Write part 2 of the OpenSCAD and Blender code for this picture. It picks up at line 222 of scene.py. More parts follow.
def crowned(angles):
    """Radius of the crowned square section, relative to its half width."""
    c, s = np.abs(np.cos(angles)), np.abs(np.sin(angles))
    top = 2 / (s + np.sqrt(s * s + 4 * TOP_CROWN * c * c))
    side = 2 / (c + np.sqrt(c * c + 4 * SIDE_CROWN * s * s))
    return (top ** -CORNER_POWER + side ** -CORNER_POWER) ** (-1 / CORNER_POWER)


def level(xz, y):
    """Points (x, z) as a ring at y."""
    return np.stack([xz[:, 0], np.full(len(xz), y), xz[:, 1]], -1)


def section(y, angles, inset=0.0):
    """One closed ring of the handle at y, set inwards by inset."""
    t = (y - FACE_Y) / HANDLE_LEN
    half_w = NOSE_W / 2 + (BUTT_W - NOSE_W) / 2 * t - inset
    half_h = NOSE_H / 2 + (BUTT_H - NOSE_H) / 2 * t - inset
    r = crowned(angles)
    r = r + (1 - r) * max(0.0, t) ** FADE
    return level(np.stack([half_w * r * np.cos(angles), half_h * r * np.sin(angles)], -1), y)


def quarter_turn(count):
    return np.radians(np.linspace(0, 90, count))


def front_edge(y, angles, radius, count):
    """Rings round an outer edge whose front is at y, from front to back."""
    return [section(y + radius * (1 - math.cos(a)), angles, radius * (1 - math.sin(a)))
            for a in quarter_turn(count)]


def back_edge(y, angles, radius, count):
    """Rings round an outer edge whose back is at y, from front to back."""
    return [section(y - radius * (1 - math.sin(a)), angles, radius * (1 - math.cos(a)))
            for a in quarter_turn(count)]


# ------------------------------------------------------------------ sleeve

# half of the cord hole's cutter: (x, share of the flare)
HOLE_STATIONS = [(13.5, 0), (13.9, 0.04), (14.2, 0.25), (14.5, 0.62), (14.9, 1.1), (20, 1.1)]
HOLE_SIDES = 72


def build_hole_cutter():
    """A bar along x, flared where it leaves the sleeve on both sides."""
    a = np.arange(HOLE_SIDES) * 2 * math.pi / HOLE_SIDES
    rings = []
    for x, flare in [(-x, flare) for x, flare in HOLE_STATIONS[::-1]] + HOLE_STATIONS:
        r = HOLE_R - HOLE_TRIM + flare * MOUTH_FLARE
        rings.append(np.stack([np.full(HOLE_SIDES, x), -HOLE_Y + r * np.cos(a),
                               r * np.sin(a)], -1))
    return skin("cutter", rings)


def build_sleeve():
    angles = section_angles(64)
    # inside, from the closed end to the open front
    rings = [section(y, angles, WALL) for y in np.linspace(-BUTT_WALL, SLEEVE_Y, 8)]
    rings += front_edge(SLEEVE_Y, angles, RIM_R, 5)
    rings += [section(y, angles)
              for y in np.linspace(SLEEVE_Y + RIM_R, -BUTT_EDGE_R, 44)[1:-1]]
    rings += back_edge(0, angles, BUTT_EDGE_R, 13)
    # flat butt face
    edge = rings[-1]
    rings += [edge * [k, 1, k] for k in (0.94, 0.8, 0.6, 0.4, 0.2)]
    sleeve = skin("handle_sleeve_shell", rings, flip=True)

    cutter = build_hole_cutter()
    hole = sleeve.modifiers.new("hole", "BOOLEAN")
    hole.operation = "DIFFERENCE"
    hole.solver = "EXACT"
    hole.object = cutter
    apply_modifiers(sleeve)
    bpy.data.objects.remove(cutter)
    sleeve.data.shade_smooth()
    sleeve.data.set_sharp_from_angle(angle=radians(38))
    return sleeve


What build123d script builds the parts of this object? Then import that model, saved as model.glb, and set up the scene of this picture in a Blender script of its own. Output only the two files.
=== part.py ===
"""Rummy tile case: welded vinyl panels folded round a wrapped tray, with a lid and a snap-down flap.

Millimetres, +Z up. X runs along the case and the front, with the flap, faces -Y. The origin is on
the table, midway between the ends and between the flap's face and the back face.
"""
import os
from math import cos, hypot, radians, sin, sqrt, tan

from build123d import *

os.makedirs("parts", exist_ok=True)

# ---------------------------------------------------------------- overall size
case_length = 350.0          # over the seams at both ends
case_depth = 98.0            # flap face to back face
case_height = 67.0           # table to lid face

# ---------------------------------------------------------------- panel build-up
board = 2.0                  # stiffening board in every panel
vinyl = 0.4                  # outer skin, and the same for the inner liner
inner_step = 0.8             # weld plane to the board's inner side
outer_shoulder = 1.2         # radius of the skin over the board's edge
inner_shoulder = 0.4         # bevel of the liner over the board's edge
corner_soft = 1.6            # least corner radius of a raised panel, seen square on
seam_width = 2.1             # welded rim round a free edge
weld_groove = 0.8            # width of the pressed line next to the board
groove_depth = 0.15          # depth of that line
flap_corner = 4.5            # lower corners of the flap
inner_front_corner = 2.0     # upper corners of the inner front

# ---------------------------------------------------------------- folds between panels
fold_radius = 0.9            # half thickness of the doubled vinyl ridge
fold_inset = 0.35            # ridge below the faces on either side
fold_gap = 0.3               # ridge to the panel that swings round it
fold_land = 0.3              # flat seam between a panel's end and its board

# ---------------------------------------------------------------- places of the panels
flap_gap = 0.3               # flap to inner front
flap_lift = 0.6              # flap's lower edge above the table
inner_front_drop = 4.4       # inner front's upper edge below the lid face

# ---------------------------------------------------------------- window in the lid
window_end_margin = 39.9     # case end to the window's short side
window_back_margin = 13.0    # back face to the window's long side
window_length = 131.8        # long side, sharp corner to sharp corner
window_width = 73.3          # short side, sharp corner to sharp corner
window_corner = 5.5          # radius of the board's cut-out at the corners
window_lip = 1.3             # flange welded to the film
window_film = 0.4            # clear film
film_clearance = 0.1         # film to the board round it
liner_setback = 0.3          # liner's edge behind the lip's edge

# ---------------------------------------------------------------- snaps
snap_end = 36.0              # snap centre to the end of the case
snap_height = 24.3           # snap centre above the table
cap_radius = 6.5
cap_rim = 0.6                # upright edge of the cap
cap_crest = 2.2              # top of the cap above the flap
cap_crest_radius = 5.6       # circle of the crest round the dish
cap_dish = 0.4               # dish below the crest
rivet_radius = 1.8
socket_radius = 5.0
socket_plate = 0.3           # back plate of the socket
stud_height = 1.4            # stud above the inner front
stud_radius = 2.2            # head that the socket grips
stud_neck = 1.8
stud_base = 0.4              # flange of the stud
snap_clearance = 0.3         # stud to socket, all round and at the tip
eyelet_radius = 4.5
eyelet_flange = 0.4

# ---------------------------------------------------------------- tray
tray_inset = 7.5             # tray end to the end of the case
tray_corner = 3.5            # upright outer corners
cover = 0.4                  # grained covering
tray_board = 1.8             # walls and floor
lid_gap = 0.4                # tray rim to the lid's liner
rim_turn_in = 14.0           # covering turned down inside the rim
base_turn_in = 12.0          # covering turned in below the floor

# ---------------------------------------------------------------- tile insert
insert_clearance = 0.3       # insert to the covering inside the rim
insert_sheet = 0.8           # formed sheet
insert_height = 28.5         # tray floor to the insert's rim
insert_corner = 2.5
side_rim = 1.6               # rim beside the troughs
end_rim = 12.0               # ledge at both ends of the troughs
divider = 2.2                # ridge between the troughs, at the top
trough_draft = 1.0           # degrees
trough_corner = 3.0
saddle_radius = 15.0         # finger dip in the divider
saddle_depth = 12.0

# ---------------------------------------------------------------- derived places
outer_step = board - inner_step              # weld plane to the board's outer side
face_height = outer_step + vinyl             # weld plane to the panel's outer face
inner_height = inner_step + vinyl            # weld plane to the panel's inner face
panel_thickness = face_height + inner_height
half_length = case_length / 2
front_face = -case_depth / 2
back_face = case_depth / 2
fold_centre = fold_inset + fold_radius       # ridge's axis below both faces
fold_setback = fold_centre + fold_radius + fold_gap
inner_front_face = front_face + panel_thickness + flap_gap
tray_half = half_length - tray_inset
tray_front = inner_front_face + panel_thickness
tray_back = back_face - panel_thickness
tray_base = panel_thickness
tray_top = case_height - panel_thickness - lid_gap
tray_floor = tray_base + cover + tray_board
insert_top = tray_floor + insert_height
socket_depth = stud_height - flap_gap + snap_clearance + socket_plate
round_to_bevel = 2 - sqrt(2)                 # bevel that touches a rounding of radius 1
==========
| DIRECTIVE |
Everything from the first line above up to and including the line that contains "HOLE_SIDES = 72" should be printed exactly; please print only that.

| THE REPLY |
Write part 2 of the OpenSCAD and Blender code for this picture. It picks up at line 222 of scene.py. More parts follow.
def crowned(angles):
    """Radius of the crowned square section, relative to its half width."""
    c, s = np.abs(np.cos(angles)), np.abs(np.sin(angles))
    top = 2 / (s + np.sqrt(s * s + 4 * TOP_CROWN * c * c))
    side = 2 / (c + np.sqrt(c * c + 4 * SIDE_CROWN * s * s))
    return (top ** -CORNER_POWER + side ** -CORNER_POWER) ** (-1 / CORNER_POWER)


def level(xz, y):
    """Points (x, z) as a ring at y."""
    return np.stack([xz[:, 0], np.full(len(xz), y), xz[:, 1]], -1)


def section(y, angles, inset=0.0):
    """One closed ring of the handle at y, set inwards by inset."""
    t = (y - FACE_Y) / HANDLE_LEN
    half_w = NOSE_W / 2 + (BUTT_W - NOSE_W) / 2 * t - inset
    half_h = NOSE_H / 2 + (BUTT_H - NOSE_H) / 2 * t - inset
    r = crowned(angles)
    r = r + (1 - r) * max(0.0, t) ** FADE
    return level(np.stack([half_w * r * np.cos(angles), half_h * r * np.sin(angles)], -1), y)


def quarter_turn(count):
    return np.radians(np.linspace(0, 90, count))


def front_edge(y, angles, radius, count):
    """Rings round an outer edge whose front is at y, from front to back."""
    return [section(y + radius * (1 - math.cos(a)), angles, radius * (1 - math.sin(a)))
            for a in quarter_turn(count)]


def back_edge(y, angles, radius, count):
    """Rings round an outer edge whose back is at y, from front to back."""
    return [section(y - radius * (1 - math.sin(a)), angles, radius * (1 - math.cos(a)))
            for a in quarter_turn(count)]


# ------------------------------------------------------------------ sleeve

# half of the cord hole's cutter: (x, share of the flare)
HOLE_STATIONS = [(13.5, 0), (13.9, 0.04), (14.2, 0.25), (14.5, 0.62), (14.9, 1.1), (20, 1.1)]
HOLE_SIDES = 72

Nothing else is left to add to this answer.